Plasmonic cavity quantum electrodynamics with diamond-based quantum systems

This project aims to realize plasmonic cavity quantum electrodynamics using optically active diamond-based quantum systems such as atomic impurities and metal-dielectric contructs on nanometer dimensions. Color centers in diamond provide a suitable test bed for applications of quantum information processing, as well as selected spin-spin interactions. While there are hundreds of known color centers in diamond, only one (nitrogen vacancy) is studied extensively within the remit of quantum information processing. To this end, we have focused on chromium-based and silicon-based colour centres as viable alternatives from both photonics and spin perspectives.

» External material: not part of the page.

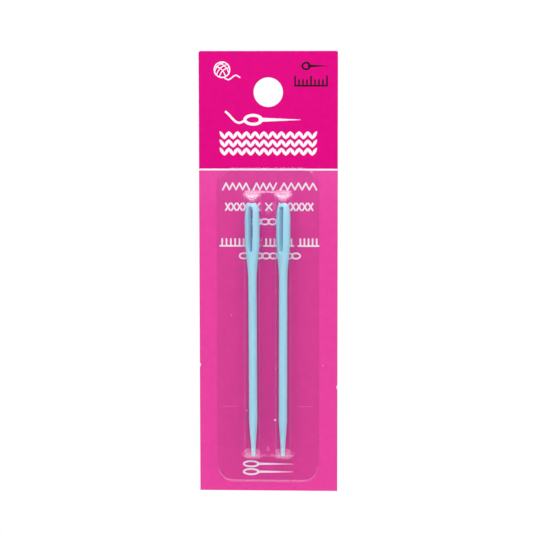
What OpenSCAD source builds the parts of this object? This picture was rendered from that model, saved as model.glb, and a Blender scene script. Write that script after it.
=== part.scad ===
// Retail pack of two plastic yarn needles: a hang card, a clear blister with a
// barrel for each needle, and the needles, which stand on their tips inside.
// The pack hangs upright with its front towards -Y and +Z up. The origin is the
// centre of the hang hole on the card's back face. Lengths are in millimetres.

/* [Needle] */
// Length from tip to head
needle_len = 70; // [55:1:90]
// Diameter of the round shaft
shaft_d = 2.3; // [1.8:0.05:2.6]
// Diameter of the blunt, rounded tip
tip_d = 1; // [0.8:0.05:1.4]
// Length of the cone between tip and shaft
taper_len = 9.8; // [6:0.2:16]
// Greatest width of the flattened head
head_w = 4.25; // [3.6:0.05:5.5]
// Greatest thickness of the flattened head
head_t = 2.7; // [2.4:0.05:3.4]
// Length of the whole head, down to where it has become the shaft
head_len = 21.5; // [18:0.5:26]
// Distance from the head's top to where it starts to narrow
head_full = 9; // [7:0.5:12]
// Distance over which the head rounds off to its top
head_round = 6; // [4:0.5:7]
// Width of the small flat on the very top of the head
head_flat = 1.3; // [0.8:0.1:1.8]

/* [Eye] */
// Length of the eye, a slot with round ends through the head's thickness
eye_len = 12.7; // [8:0.1:14]
// Width of the eye
eye_w = 1.4; // [0.8:0.1:1.8]
// Material left above the eye
eye_bridge = 0.8; // [0.6:0.1:2]

/* [Needles in the pack] */
// How far the left needle is turned about its own length, in degrees
left_turn = 24; // [0:1:40]
// How far the right needle is turned about its own length, in degrees
right_turn = 32; // [0:1:40]
// Lean of the left needle towards the middle at its tip, in degrees
left_lean = 0.2; // [0:0.05:0.3]
// Lean of the right needle towards the middle at its tip, in degrees
right_lean = 0.13; // [0:0.05:0.3]
// Distance of the left needle from its barrel's axis, towards the middle
left_shift = 0.15; // [0:0.05:0.2]
// How far each needle can slide up in its barrel
travel = 2.25; // [1:0.25:6]

/* [Blister] */
// Thickness of the clear sheet
wall = 0.25; // [0.2:0.01:0.4]
// Distance between the axes of the two barrels
barrel_pitch = 8.5; // [8:0.1:12]
// Clearance on each side of a needle's head, if the needle isn't turned
side_gap = 0.5; // [0.45:0.01:0.8]
// Clearance between the card and the head of the needle turned most
back_gap = 0.33; // [0.25:0.01:0.6]
// Clearance between the barrel's crown and the head of the needle turned most
front_gap = 0.45; // [0.3:0.01:0.8]
// Clearance between a needle and its barrel's end where it stops
end_gap = 0.15; // [0.1:0.01:0.5]
// Inside radius of the arc in which a barrel's end runs up to its crown
end_r = 3.3; // [2.4:0.1:3.6]
// Radius of a barrel's corners, seen from the front
barrel_corner_r = 1.7; // [1:0.1:2.4]
// Height of the bridge between the barrels above the card
bridge_h = 0.8; // [0.6:0.05:1.2]
// Distance by which the bridge is shorter than the barrels at each end
bridge_inset = 0.4; // [0.3:0.05:0.8]
// Diameter at the foot of the two small pips on the bridge
pip_d = 1.1; // [0.8:0.1:1.6]
// Height of the pips
pip_h = 0.25; // [0.15:0.05:0.4]
// Distance of the upper pip from the pocket's top end
upper_pip_drop = 5.9; // [4:0.1:12]
// Distance of the lower pip from the pocket's bottom end
lower_pip_rise = 2.7; // [2:0.1:12]
// Width of the sealed flange beside the pocket
flange_side = 6.95; // [5:0.05:12]
// Width of the sealed flange above the pocket
flange_top = 6.35; // [5:0.05:12]
// Width of the sealed flange below the pocket
flange_foot = 6.85; // [5:0.05:12]
// Radius of the flange's corners
flange_r = 4.7; // [2:0.1:6]
// Width of the shallow bead along the flange's edge
bead_w = 0.6; // [0.4:0.05:1]
// Height of the bead above the flange
bead_h = 0.12; // [0.08:0.01:0.3]
// Distance of the bead from the flange's edge
bead_inset = 0.45; // [0.2:0.05:1]
// How far the blister sits to the left of the card's middle
blister_shift = 0.15; // [0:0.05:1]

/* [Card] */
// Thickness of the board
card_t = 0.5; // [0.3:0.05:1]
// Board left on each side of a blister that sits in the middle
card_side = 4.92; // [3:0.02:15]
// Board left below the blister
card_foot = 2.4; // [1:0.1:10]
// Radius of the card's two top corners
card_r = 0.5; // [0.3:0.1:4]
// Diameter of the hang hole
hole_d = 8; // [5:0.1:10]
// Distance of the hang hole's centre from the card's top edge
hole_drop = 11.2; // [8:0.1:20]
// Distance of the blister's top edge below the hang hole's centre
blister_drop = 20.55; // [12:0.05:40]

/* [Hidden] */
$fn = 96;
// How far a cut runs past the face that it opens
past = 1;
// Sides of the needle's section, and rings along each curved stretch of it
needle_sides = 32;
tip_rings = 5;
neck_rings = 9;
crown_rings = 8;
// Fullness of the head's rounded top: 2 is an ellipse, more is squarer
crown_power = 3;

// Width of the head at a distance below its top, as a share of head_w
crown_flat = head_flat / head_w;
function crown(u) = u >= head_round ? 1
    : crown_flat + (1 - crown_flat)
        * pow(1 - pow(1 - u / head_round, crown_power), 1 / crown_power);
// Share of the way from the shaft's size to the head's size
function swell(u) = u <= head_full ? 1
    : u >= head_len ? 0
    : (1 + cos(180 * (u - head_full) / (head_len - head_full))) / 2;
// Diameter of the shaft at a distance above the tip
tip_r = tip_d / 2;
function shaft(v) = v < tip_r ? 2 * sqrt(tip_r * tip_r - pow(tip_r - v, 2))
    : v < taper_len ? tip_d + (shaft_d - tip_d) * (v - tip_r) / (taper_len - tip_r)
    : shaft_d;
// Width and thickness of the needle at a distance above its tip
function needle_w(v) =
    (shaft(v) + (head_w - shaft_d) * swell(needle_len - v)) * crown(needle_len - v);
function needle_t(v) =
    (shaft(v) + (head_t - shaft_d) * swell(needle_len - v)) * crown(needle_len - v);
// Heights of the rings that the needle's skin is drawn through
needle_rings = concat(
    [for (k = [1:tip_rings]) tip_r * (1 - cos(90 * k / tip_rings))],
    [taper_len],
    [for (k = [0:neck_rings])
        needle_len - head_len + (head_len - head_full) * k / neck_rings],
    [for (k = [0:crown_rings])
        needle_len - head_round * pow(1 - k / crown_rings, 2)]
);

// Half of a head's reach towards the front and back when the needle is turned
function half_reach(w, t, turn) = norm([w / 2 * sin(turn), t / 2 * cos(turn)]);
head_reach = half_reach(head_w, head_t, max(left_turn, right_turn));
// Height of the needles' axes above the card's front face
axis_h = back_gap + head_reach;
barrel_in_w = head_w + 2 * side_gap;
barrel_in_h = axis_h + head_reach + front_gap;
barrel_w = barrel_in_w + 2 * wall;
barrel_h = barrel_in_h + wall;
// Distance of the barrel's inner end surface from its foot at a height
end_wall_h = barrel_in_h - end_r;
function end_slope(h) = h <= end_wall_h ? 0
    : end_r - sqrt(end_r * end_r - pow(h - end_wall_h, 2));
// Room that the tip and the head need beyond their ends where they stop
tip_seat = end_gap + max([for (a = [0:5:90])
    end_slope(axis_h + tip_r * sin(a)) - tip_r * (1 - cos(a))]);
turn_max = max(left_turn, right_turn);
head_seat = end_gap + max([for (v = needle_rings) if (v > needle_len - head_len)
    end_slope(axis_h + half_reach(needle_w(v), needle_t(v), turn_max)) - (needle_len - v)]);

// Outer sizes and heights, counted from the hang hole's centre
pocket_len = tip_seat + needle_len + travel + head_seat + 2 * wall;
pocket_w = barrel_pitch + barrel_w;
pocket_top = -blister_drop - flange_top;
pocket_foot = pocket_top - pocket_len;
pocket_mid = (pocket_top + pocket_foot) / 2;
blister_w = pocket_w + 2 * flange_side;
blister_len = pocket_len + flange_top + flange_foot;
blister_mid = -blister_drop - blister_len / 2;
card_w = blister_w + 2 * card_side;
card_low = -blister_drop - blister_len - card_foot;
card_len = hole_drop - card_low;
tip_z = pocket_foot + wall + tip_seat;

// Rectangle about the origin with round corners
module round_rect(w, h, r) {
    square([w - 2 * r, h], center = true);
    square([w, h - 2 * r], center = true);
    for (x = [-1, 1], y = [-1, 1])
        translate([x * (w / 2 - r), y * (h / 2 - r)])
            circle(r = r);
}

// Places what is drawn flat, with its height along Z, on the card's front face
module on_card_front(z = 0) {
    translate([-blister_shift, -card_t, z])
        rotate([90, 0, 0])
            children();
}

// Arched section of a barrel, drawn from below its foot
module arch(w, h, below) {
    translate([-w / 2, -below])
        square([w, h - w / 2 + below]);
    translate([0, h - w / 2])
        circle(d = w);
}

// Side outline of a barrel, whose ends run up to the crown in an arc
module side_outline(len, h, r, below) {
    translate([-len / 2, -below])
        square([len, h - r + below]);
    translate([-len / 2 + r, -below])
        square([len - 2 * r, h + below]);
    for (y = [-1, 1])
        translate([y * (len / 2 - r), h - r])
            circle(r = r);
}

// One barrel of the pocket, with its surface moved inwards by a wall or not at all
module barrel(inwards, below) {
    w = barrel_w - 2 * inwards;
    h = barrel_h - inwards;
    len = pocket_len - 2 * inwards;
    intersection() {
        rotate([90, 0, 0])
            linear_extrude(len, center = true)
                arch(w, h, below);
        rotate([90, 0, 90])
            linear_extrude(w, center = true)
                side_outline(len, h, end_r + wall - inwards, below);
        translate([0, 0, -below])
            linear_extrude(h + below)
                round_rect(w, len, barrel_corner_r - inwards);
    }
}

// The pocket's two barrels and the low bridge between them
module pocket(inwards, below = 0) {
    for (x = [-1, 1])
        translate([x * barrel_pitch / 2, 0, 0])
            barrel(inwards, below);
    bridge_len = pocket_len - 2 * bridge_inset - 2 * inwards;
    translate([-barrel_pitch / 2, -bridge_len / 2, -below])
        cube([barrel_pitch, bridge_len, bridge_h - inwards + below]);
}

module bead() {
    linear_extrude(wall + bead_h)
        difference() {
            round_rect(blister_w - 2 * bead_inset, blister_len - 2 * bead_inset,
                flange_r - bead_inset);
            round_rect(blister_w - 2 * (bead_inset + bead_w),
                blister_len - 2 * (bead_inset + bead_w), flange_r - bead_inset - bead_w);
        }
}

// Small pip that starts inside the bridge's wall
module pip() {
    translate([0, 0, bridge_h - wall / 2])
        cylinder(d1 = pip_d, d2 = pip_d / 2, h = pip_h + wall / 2);
}

module blister() {
    color([0.93, 0.95, 0.97, 0.35]) {
        difference() {
            union() {
                on_card_front(blister_mid) {
                    linear_extrude(wall)
                        round_rect(blister_w, blister_len, flange_r);
                    bead();
                }
                on_card_front(pocket_mid)
                    pocket(0);
            }
            on_card_front(pocket_mid)
                pocket(wall, past);
        }
        on_card_front(pocket_top - upper_pip_drop)
            pip();
        on_card_front(pocket_foot + lower_pip_rise)
            pip();
    }
}

module card_outline() {
    difference() {
        union() {
            translate([-card_w / 2, card_low])
                square([card_w, card_len - card_r]);
            translate([-card_w / 2 + card_r, card_low])
                square([card_w - 2 * card_r, card_len]);
            for (x = [-1, 1])
                translate([x * (card_w / 2 - card_r), hole_drop - card_r])
                    circle(r = card_r);
        }
        circle(d = hole_d);
    }
}

module card() {
    color([0.9, 0.2, 0.6])
        rotate([90, 0, 0])
            linear_extrude(card_t)
                card_outline();
}

// Skin of a needle that stands on its tip at the origin, its eye along Y
module needle_skin() {
    n = needle_sides;
    last = len(needle_rings) - 1;
    points = concat(
        [[0, 0, 0]],
        [for (v = needle_rings, k = [0:n - 1])
            [needle_w(v) / 2 * cos(360 * k / n), needle_t(v) / 2 * sin(360 * k / n), v]]
    );
    // Number of a point on a ring, where 0 is the point at the tip
    function at(ring, k) = 1 + ring * n + k % n;
    faces = concat(
        [for (k = [0:n - 1]) [0, at(0, k), at(0, k + 1)]],
        [for (ring = [0:last - 1], k = [0:n - 1])
            [at(ring, k), at(ring + 1, k), at(ring + 1, k + 1)]],
        [for (ring = [0:last - 1], k = [0:n - 1])
            [at(ring, k), at(ring + 1, k + 1), at(ring, k + 1)]],
        [[for (k = [0:n - 1]) at(last, n - 1 - k)]]
    );
    polyhedron(points, faces);
}

module eye_cut() {
    translate([0, 0, needle_len - eye_bridge - eye_len / 2])
        rotate([90, 0, 0])
            linear_extrude(head_t + 2 * past, center = true) {
                square([eye_w, eye_len - eye_w], center = true);
                for (y = [-1, 1])
                    translate([0, y * (eye_len - eye_w) / 2])
                        circle(d = eye_w);
            }
}

// Needle in its barrel: side is -1 for the left one and 1 for the right one
module needle(side, turn, lean, shift) {
    color([0.62, 0.82, 0.9])
        translate([-blister_shift + side * (barrel_pitch / 2 - shift), -card_t - axis_h, tip_z])
            translate([0, 0, needle_len / 2])
                rotate([0, side * lean, 0])
                    rotate([0, 0, -turn])
                        translate([0, 0, -needle_len / 2])
                            difference() {
                                needle_skin();
                                eye_cut();
                            }
}

module needle_left() {
    needle(-1, left_turn, left_lean, left_shift);
}

module needle_right() {
    needle(1, right_turn, right_lean, 0);
}

card();
blister();
needle_left();
needle_right();
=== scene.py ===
"""Looks of a retail pack of two plastic yarn needles: a printed hang card, a clear
blister with two barrels, and the needles standing in them. Sizes are in
millimetres, turned into metres when a mesh is made. X is right, Z is up, the
front faces -Y, and heights are counted from the card's front face."""
import math

import bmesh
import bpy
from mathutils import Matrix, Vector
from mathutils.geometry import delaunay_2d_cdt


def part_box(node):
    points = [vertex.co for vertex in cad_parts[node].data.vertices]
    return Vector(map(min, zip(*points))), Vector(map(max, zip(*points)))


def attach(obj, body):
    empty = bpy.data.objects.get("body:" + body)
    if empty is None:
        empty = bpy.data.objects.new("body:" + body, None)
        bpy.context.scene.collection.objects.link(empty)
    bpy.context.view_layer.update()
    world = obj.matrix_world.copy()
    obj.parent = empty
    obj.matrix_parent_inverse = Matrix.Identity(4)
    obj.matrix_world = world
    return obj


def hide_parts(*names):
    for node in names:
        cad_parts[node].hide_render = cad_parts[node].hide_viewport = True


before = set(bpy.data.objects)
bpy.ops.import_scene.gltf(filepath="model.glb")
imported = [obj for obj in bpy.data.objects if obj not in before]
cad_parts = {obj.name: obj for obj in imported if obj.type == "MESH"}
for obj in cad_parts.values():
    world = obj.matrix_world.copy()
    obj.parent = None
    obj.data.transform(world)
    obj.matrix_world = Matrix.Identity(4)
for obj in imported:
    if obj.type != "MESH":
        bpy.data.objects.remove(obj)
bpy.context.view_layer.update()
MM = 0.001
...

Indeed we managed to observe one of the narrowest typical linewidths for diamond-based emitters to-date. We further showed that the optical transition frequency can be tuned significantly via an applied voltage rendering these systems attractive for spectral control of photonic states. The next challenge was to demonstrate optical addressability of the internal degrees of freedom such as electronic spin.We then proceeded to show that resonant optical excitation leads to spin-tagged fluorescence for silicon-vacancy centres with high spin purity. In parallel, we have shown spectral tunability of a plasmonic nanoantenna mode by modifying the antenna environment in a controlled fashion via nanopositioning a dielectric nanostructure. We also achieved first individual then multiple coherently coupled emitter-antenna systems as a testbed for plasmon-based electro-optic circuitry.